Как я уже сказал, всех целей петровская опричнина не достигла. Произошло это по нескольким причинам. Во-первых, Пётр «на тысячу рванул как на пятьсот — и спёкся» (В.Высоцкий). Я имею в виду то, что петровская опричнина быстро проела то, что создавалось в течение десятилетий до неё, проела, помимо прочего, из-зафантастическоговоровства «птенцов-кукушат гнезда Петрова», масштабы которого несопоставимы с таковыми грозненских опричнин (и это ещё одно различие между двумя типами русских опричнин, связанное, кстати, с их направленностью и вопросом о соотношении контроля со стороны центра над верхами и низами). Результат — истощение страны и курс на отмену «чрезвычайки».
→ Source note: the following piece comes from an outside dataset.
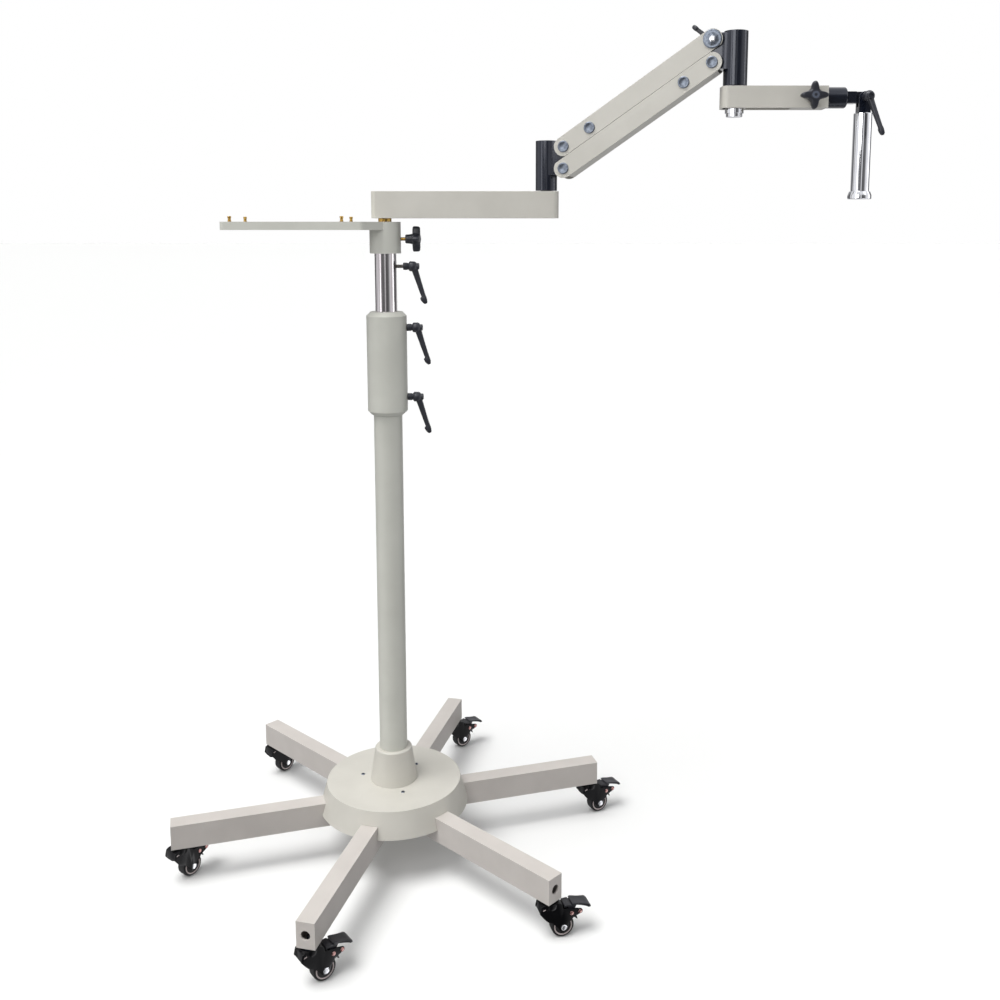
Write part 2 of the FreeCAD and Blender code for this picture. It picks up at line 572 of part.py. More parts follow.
node("barrel", round_edges(barrel, "barrel_edge", barrel_end), head_arm_frame)
barrel_face = "short_long+turn_gap+barrel_long"
node("tilt_yoke", take(
    join(slab("yoke_neck_long", "yoke_neck", "2*yoke_neck", barrel_face, "axis_z-yoke_neck"),
         slab(f"tilt_out-({barrel_face})", "yoke_half", "2*yoke_neck", barrel_face, "axis_z-yoke_neck"),
         pin("yoke_r", "yoke_half", "tilt_out", "axis_z")),
    pin("tilt_bore_r", "yoke_half+1", "tilt_out", "axis_z")), head_arm_frame)
ear = join(pin("yoke_r", "ear_half", "tilt_out", "axis_z"),
           slab("2*yoke_r", "ear_half", "axis_z-post_top_z", "tilt_out-yoke_r", "post_top_z"))
ear_gap = slab("2*yoke_r+2", "yoke_half+turn_gap", "yoke_r+ear_bridge+2", "tilt_out-yoke_r-1",
               "axis_z-ear_bridge")
swing_gap = turned_about(
    slab("yoke_r+8", "yoke_half+turn_gap", "2*ear_bridge", "-(yoke_r+8)", "-ear_bridge"),
    Vector(DIMS["tilt_out"], 0, DIMS["axis_z"]), Rotation(Vector(0, 1, 0), -DIMS["tilt_in"]))
node("post_head", take(ear, ear_gap, swing_gap, pin("tilt_bore_r", "ear_half+1", "tilt_out", "axis_z")), head_arm_frame)
node("tilt_lever", clamp_lever("24", "turn_gap"), head_arm_frame.multiply(Placement(
    Vector(DIMS["tilt_out"], -DIMS["ear_half"] - DIMS["turn_gap"], DIMS["axis_z"]), about_z(-90))).multiply(
    Placement(Vector(0, 0, 0), Rotation(Vector(1, 0, 0), 16))))
node("post", turned([
    (0, "post_top_z-6"), ("post_bore_r", "post_top_z-6"), ("post_bore_r", "post_low_z"),
    ("post_r", "post_low_z"), ("post_r", "post_top_z-1"), ("post_r-1", "post_top_z"), (0, "post_top_z")]),
    head_arm_frame.multiply(Placement(Vector(DIMS["tilt_out"], 0, 0), Rotation())))
node("post_collar", turned([
    (0, "post_low_z-collar_high"), ("collar_r-1", "post_low_z-collar_high"),
    ("collar_r", "post_low_z-collar_high+1"),
    ("collar_r", "post_low_z-collar_high/2"), ("collar_r-collar_chamfer", "post_low_z"),
    ("post_bore_r-0.02", "post_low_z"), ("post_bore_r-0.02", "post_low_z+10"), (0, "post_low_z+10")]),
    head_arm_frame.multiply(Placement(Vector(DIMS["tilt_out"], 0, 0), Rotation())))


# --- castors ----------------------------------------------------------------------------------

def castor_stem():
    """The threaded stem in the leg and the flange under it."""
    return join(rod("stem_r", "stem_top_z-stem_low_z", 0, 0, "stem_low_z"),
                rod("flange_r", "flange_thick", 0, 0, "leg_under-flange_thick"))


def castor_fork():
    """The swivel housing: a hooded fork with its axle, the brake's pivot rivet and its stop rivet."""
    side = profile([
        (0, "cap_low_z+10"), (0, "cap_low_z-8"), ("fork_back-12", "wheel_r+20"),
        ("fork_back+trail-14", "wheel_r"),
        ("fork_back+trail-7", "wheel_r-9"), ("fork_back+trail+7", "wheel_r-9"),
        ("fork_back+trail+13", "wheel_r"), ("fork_back+stop_x", "stop_z-7"),
        ("fork_back+stop_x+6", "stop_z-2"), ("fork_back+stop_x+5", "stop_z+5"),
        ("fork_back+pedal_x-8", "cap_low_z+7"), ("fork_back+16", "cap_top_z"), (6, "cap_top_z")], "fork_half")
    put(side, "-fork_back", 0, 0)
    cap = rod("cap_r", "cap_top_z-cap_low_z", 0, 0, "cap_low_z")
    well = pin("well_r", "well_half", "trail", "wheel_r")
    below = slab("2*well_r", "well_half", "wheel_r", "trail-well_r", 0)
    brake_gap = slab("stop_x", "well_half", "cap_top_z", "pedal_start-2", "wheel_r+10")
    stem_bore = rod("stem_r+fit_gap", "40", 0, 0, "stem_low_z-5")
    body = take(join(side, cap), well, below, brake_gap, stem_bore)
    axle = join(pin("axle_r", "fork_half+1", "trail", "wheel_r"),
                rod("axle_cap_r", "2", "trail", "-fork_half-2", "wheel_r", ALONG_Y),
                rod("axle_cap_r", "2", "trail", "fork_half", "wheel_r", ALONG_Y))
    rivets = []
    for x, z in (("pedal_x", "pedal_z"), ("stop_x", "stop_z")):
        rivets.append(pin("rivet_r", "fork_half+1", x, z))
        for y in ("-fork_half-1.5", "fork_half"):
            rivets.append(rod("rivet_head_r", "1.5", x, y, z, ALONG_Y))
    return join(body, axle, *rivets)


def castor_wheel():
    """A wheel about Y with recessed sides."""
    half = "wheel_wide/2"
    wheel = turned([
        ("axle_r+fit_gap", 0), ("axle_cap_r+2", 0), ("axle_cap_r+2", "hub_recess"),
        ("hub_face_r", "hub_recess"),
        ("hub_face_r+1", "0.5"), ("wheel_r-tyre_round", "0.5"), ("wheel_r", "0.5+tyre_round"),
        ("wheel_r", "wheel_wide-0.5-tyre_round"), ("wheel_r-tyre_round", "wheel_wide-0.5"),
        ("hub_face_r+1", "wheel_wide-0.5"), ("hub_face_r", "wheel_wide-hub_recess"),
        ("axle_cap_r+2", "wheel_wide-hub_recess"), ("axle_cap_r+2", "wheel_wide"),
        ("axle_r+fit_gap", "wheel_wide")])
    return put(wheel, "trail", f"-{half}", "wheel_r", ALONG_Y)


def castor_pedal():
    """The brake pedal: an arched tread on an arm, a pivot boss, and a claw that presses on the tyre."""
    tread = profile([
        (0, "pedal_low_z"), ("pedal_x-pedal_start+16", "pedal_low_z+1"),
        ("pedal_x-pedal_start+30", "pedal_low_z-2"), ("pedal_end-pedal_start-4", "pedal_tip_z"),
        ("pedal_end-pedal_start", "pedal_tip_z+2"), ("pedal_x-pedal_start+34", "pedal_peak_z-3"),
        ("pedal_x-pedal_start+22", "pedal_peak_z"), ("pedal_x-pedal_start+15", "pedal_top_z"),
        (0, "pedal_top_z")], "pedal_half")
    put(tread, "pedal_start", 0, 0)
    arm = slab("2*pedal_hub_r", "well_half-1", "pedal_low_z-pedal_z+1", "pedal_x-pedal_hub_r", "pedal_z")
    boss = pin("pedal_hub_r", "well_half-1", "pedal_x", "pedal_z")
    claw = profile([
        (0, "pedal_z+2"), ("3.5", "pedal_z-12"), (14, "claw_z"), (17, "claw_z+1"), (11, "pedal_z-8"),
        (8, "pedal_z+2")], "claw_half")
    put(claw, "pedal_x", 0, 0)
    return take(join(tread, arm, boss, claw), pin("rivet_r+fit_gap", "well_half", "pedal_x", "pedal_z"))


stems = []
for number, label in enumerate(CASTOR_NAMES):
    place = polar(DIMS["leg_reach"] - DIMS["stem_inset"], leg_turn + 60 * number)
    frame = Placement(place, about_z(CASTOR_AZIMUTHS[number]))
    stem = group(castor_stem())
    stem.Placement = frame
    stems.append(stem)
    node("castor_fork_" + label, castor_fork(), frame)
    node("castor_wheel_" + label, castor_wheel(), frame)
    node("castor_pedal_" + label, castor_pedal(), frame)
node("castor_stems", group(*stems))

# --- check and write --------------------------------------------------------------------------

doc.recompute()
for item in doc.Objects:
    bad = [word for word in item.State if word in ("Invalid", "Error")]
    if bad:
        raise RuntimeError(f"{item.Label} is {bad}")
for item in nodes:
    if item.Shape.isNull() or not item.Shape.isValid():
        raise RuntimeError(f"{item.Label} has no valid shape")

os.makedirs("parts", exist_ok=True)
for item in nodes:
    shape = item.Shape
    shape.exportStep(f"parts/{item.Label}.step")
    print(f"{item.Label}: {len(shape.Solids)} solid(s), {shape.Volume / 1000:.1f} cm3")
print(len(nodes), "nodes")
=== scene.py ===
import json
import math
import bmesh
import bpy
from mathutils import Matrix, Vector


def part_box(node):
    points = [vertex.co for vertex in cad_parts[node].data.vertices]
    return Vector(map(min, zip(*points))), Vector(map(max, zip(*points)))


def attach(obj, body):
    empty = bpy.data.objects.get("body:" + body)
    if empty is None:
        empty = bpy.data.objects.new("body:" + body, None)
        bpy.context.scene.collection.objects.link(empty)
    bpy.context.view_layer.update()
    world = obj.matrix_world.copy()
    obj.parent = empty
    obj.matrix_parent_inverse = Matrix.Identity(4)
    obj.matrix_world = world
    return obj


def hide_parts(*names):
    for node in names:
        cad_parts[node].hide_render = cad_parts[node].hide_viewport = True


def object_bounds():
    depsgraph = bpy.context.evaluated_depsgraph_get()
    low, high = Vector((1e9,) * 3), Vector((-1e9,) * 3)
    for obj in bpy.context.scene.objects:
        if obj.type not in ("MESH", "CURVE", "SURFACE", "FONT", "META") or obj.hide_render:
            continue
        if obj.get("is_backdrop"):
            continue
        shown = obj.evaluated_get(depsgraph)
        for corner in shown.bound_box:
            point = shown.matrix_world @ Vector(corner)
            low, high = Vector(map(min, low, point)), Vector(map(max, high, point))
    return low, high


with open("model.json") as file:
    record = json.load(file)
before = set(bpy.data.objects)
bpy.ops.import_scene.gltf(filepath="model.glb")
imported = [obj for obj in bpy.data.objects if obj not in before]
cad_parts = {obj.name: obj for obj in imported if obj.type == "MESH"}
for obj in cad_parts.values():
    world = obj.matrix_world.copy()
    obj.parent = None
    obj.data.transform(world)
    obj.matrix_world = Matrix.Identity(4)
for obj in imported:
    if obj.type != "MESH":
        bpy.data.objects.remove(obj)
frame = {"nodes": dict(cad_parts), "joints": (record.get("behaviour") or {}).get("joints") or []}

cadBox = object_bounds()
joints = {j["name"]: j for j in frame["joints"]}
mm = 0.001
castorNames = ["right", "back_right", "back_left", "left", "front_left", "front_right"]


cameraSettings = {
    "place": (0.29073, -2.42460, 1.48539),  # metres
    "lookDown": 8.015,  # degrees below level
    "lens": 38.584,  # mm
    "sensor": 36,  # mm
    "shift": (-0.0148, -0.1220),
    "reach": 100,  # metres
}


def makeCamera(s):
    data = bpy.data.cameras.new("camera")
    data.sensor_width = s["sensor"]
    data.lens = s["lens"]
    data.shift_x, data.shift_y = s["shift"]
    data.clip_end = s["reach"]
    camera = bpy.data.objects.new("camera", data)
    camera.location = s["place"]
    camera.rotation_euler = (math.radians(90 - s["lookDown"]), 0, 0)
    bpy.context.scene.collection.objects.link(camera)
    bpy.context.scene.camera = camera


def linear(hexText):
    # sRGB hex to the linear values that the shaders want
    values = [int(hexText[i:i + 2], 16) / 255 for i in (1, 3, 5)]
    return tuple(v / 12.92 if v <= 0.04045 else ((v + 0.055) / 1.055) ** 2.4 for v in values) + (1,)


def addNode(tree, kind, settings=None, links=None):
    # one node, its settings by property or socket name, and its inputs by (node, output)
    node = tree.nodes.new(kind)
    for name, value in (settings or {}).items():
        if isinstance(name, int) or name in node.inputs:
            node.inputs[name].default_value = value
        else:
            setattr(node, name, value)
    for name, (source, output) in (links or {}).items():
        tree.links.new(source.outputs[output], node.inputs[name])
    return node


floorSettings = {
    "side": 240, "below": 0.0004,  # metres
    "colour": "#F4F4F3", "mottle": "#EEEEEC", "mottleScale": 0.7, "roughness": 0.55, "specular": 0.1,
}


def makeFloor(s):
    mesh = bpy.data.meshes.new("studioFloor")
    half = s["side"] / 2
    corners = [(-half, -half, 0), (half, -half, 0), (half, half, 0), (-half, half, 0)]
    mesh.from_pydata(corners, [], [(0, 1, 2, 3)])
    floor = bpy.data.objects.new("studioFloor", mesh)
    floor.location.z = -s["below"]
    bpy.context.scene.collection.objects.link(floor)
    material = bpy.data.materials.new("studioPaperMatt")  # seamless paper, matt and even
    material.use_nodes = True
    tree = material.node_tree
    shader = tree.nodes["Principled BSDF"]
    shader.inputs["Roughness"].default_value = s["roughness"]
    shader.inputs["Specular IOR Level"].default_value = s["specular"]
    noise = addNode(tree, "ShaderNodeTexNoise", {"Scale": s["mottleScale"], "Detail": 3})
    colours = {"data_type": "RGBA", 6: linear(s["colour"]), 7: linear(s["mottle"])}
    mix = addNode(tree, "ShaderNodeMix", colours, {0: (noise, 0)})
    tree.links.new(mix.outputs[2], shader.inputs["Base Color"])
    mesh.materials.append(material)
    floor.visible_glossy = False  # polished metal shows the room, not the paper
    floor.visible_diffuse = False  # and throws no light up onto the undersides
    floor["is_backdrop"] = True


sunSettings = [
    # name, where it shines from, spread in degrees, strength
    ("keySun", (-0.34, -0.22, 0.92), 36, 2.5),
    ("sideSun", (0.55, -0.62, 0.56), 30, 0.12),
]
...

Во-вторых, главным образом пассивное сопротивление населения, помноженное на необъятные пространства, которые с трудом поддавались «неоинституциализации» (читай, например, «Старые годы в селе Плодомасове» Лескова). В-третьих, стремление монархов всё более опираться на дворянство в целом, чтобы ослабить хватку чрезвычайки-опричгвардии на горле монархии. А такая опора предполагает уступки дворянству, вплоть до очень существенных при Екатерине II, которая, будучи муже/цареубийцей и по сути самозванкой на троне, вынуждена была допустить элементы дворяновластия. Эти элементы не усиливали самодержавие непосредственно, но усиливали крепостничество, т.е. то направление во внутренне противоречивой опричнине Петра I, которое было направлено на создание господствующих групп нового типа. Усилили до того, что самодержавию в лице Павла I и особенно Николая I пришлось вступить в борьбу с этой тенденцией и её персонификаторами. Эти два царя, перефразируя Блока, могли бы сказать: Пётр, «дай нам руку, помоги в немой борьбе» с тем джинном русской истории, которого ты полусознательно выпустил, если не из бутылки своей опричнины, то с её помощью. Но Пётр помочь уже не мог — Россия начала медленно загнивать, Николаю I удалось лишь подморозить её, ну а реформы Александра II спасали самодержавие путём институциализации гнили и распада.